The goals that we have in Bulgaria are the same goals we have set for the company. We want 100 % renewable energy for all our operations, that’s also a goal for ING in Bulgaria. 

I think we need to take several steps. The first step that we are going to make is creating awareness by facilitating the dialogue not only with clients and between clients but we need to include the governments too. There are a lot of subsidiaries of multinational companies here in Bulgaria, so a lot of these companies already have strong environmental targets and they push it also to their subsidiary companies. 

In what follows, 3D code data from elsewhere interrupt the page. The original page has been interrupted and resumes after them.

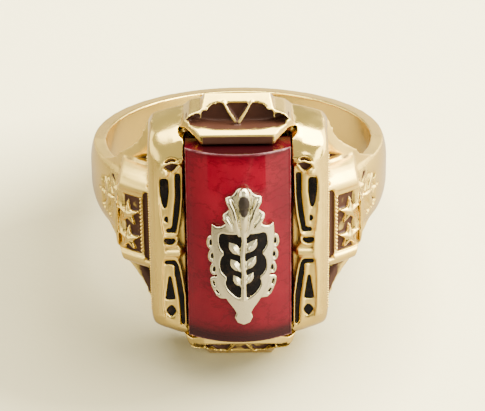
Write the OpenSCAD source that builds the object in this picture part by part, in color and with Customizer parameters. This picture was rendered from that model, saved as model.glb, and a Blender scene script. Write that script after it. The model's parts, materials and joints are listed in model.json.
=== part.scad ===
// A yellow gold ring with a rectangular domed stone, lying on its side.
// The ring's own frame has the finger along Z and the stone towards -Y, and a "reach" is a distance
// from the finger's axis towards the stone. rest() tips that frame into the ring's resting place.

/* [Finger] */
// Diameter of the finger hole
finger_d = 18.95; // [18.5:0.05:19.4]
// Thickness of the band at its middle
band_t = 1.15; // [1.1:0.01:1.2]
// Thickness of the band at its edges
rim_t = 0.88; // [0.8:0.01:0.95]
// Width of the band at the back
band_w = 3; // [2.8:0.1:3.2]

/* [Head] */
// Width of the head across its pillars
head_w = 12.1; // [12:0.05:12.2]
// Height of the pillars above the finger hole
pillar_h = 3.22; // [3.15:0.01:3.3]
// Half length of the head at its two end plates
plate_z = 9.86; // [9.8:0.01:9.9]
// Depth of the enamelled recesses
recess_t = 0.4; // [0.3:0.05:0.45]

/* [Stone] */
// Length of the stone
stone_l = 14; // [13.9:0.05:14]
// Width of the stone
stone_w = 7; // [6.9:0.05:7]
// Height of the stone's top above the finger hole
stone_h = 4.82; // [4.75:0.01:4.9]
// Rise of the stone's dome over its width
dome_h = 1.24; // [1.1:0.02:1.3]

/* [Shield] */
// Distance of the shield from the stone's centre line
shield_x = 0.25; // [0:0.05:0.3]
// Thickness of the shield's plate
shield_t = 0.32; // [0.3:0.02:0.4]

/* [Hidden] */
$fn = 96;

// Room between two pieces that are set in each other
gap = 0.03;
gold = [0.91, 0.78, 0.52];
white_gold = [0.84, 0.82, 0.74];
black = [0.06, 0.05, 0.06];
red = [0.62, 0.05, 0.08];

finger_r = finger_d / 2;

// Band: the radius its blank starts from, the lean of its rims, and the height of its outer side's arc
blank_r = finger_r - 0.6;
blank_h = 7;
lean = 3.27;
arc_h = 1.4;
rim_reach = finger_r + rim_t;
rim_z = band_w / 2 + rim_reach * tan(lean);
arc_rise = band_t - rim_t;
arc_r = (arc_rise * arc_rise + arc_h * arc_h) / (2 * arc_rise);
arc_reach = finger_r + band_t - arc_r;

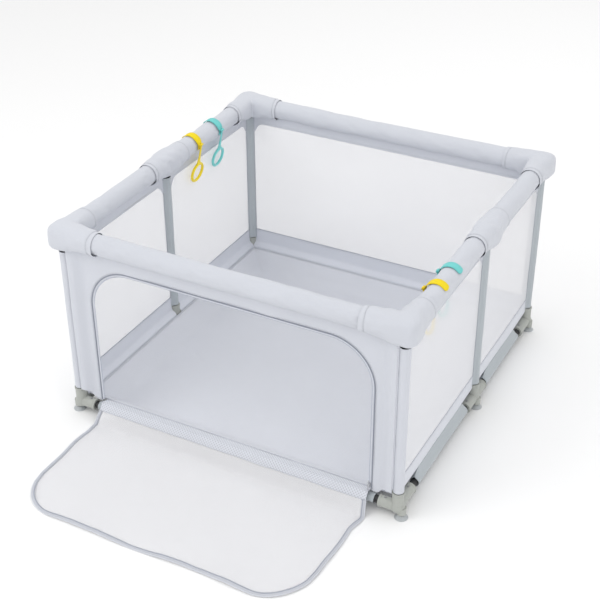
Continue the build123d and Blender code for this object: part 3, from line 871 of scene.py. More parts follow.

Also, the millennials in Bulgaria will be a strong drive for change,  they are entering the job market with specific expectations from their employers. I have spoken to a lot of companies today that really see this worn talent as a very important driver and having a purpose is very important driver to attract those millennials and have them work in your company.

If we would have this conversation next year than my measure of success wouldn’t be 5 deals or 10 deals or 100 deals. The measure of success should be that we are really seeing a progress in terms of starting a conversation with our clients, clients starting to embed this in the strategy of their company, clients setting a real goals, what they want to achieve and then they will start investing in technology of tomorrow and that’s where we come in.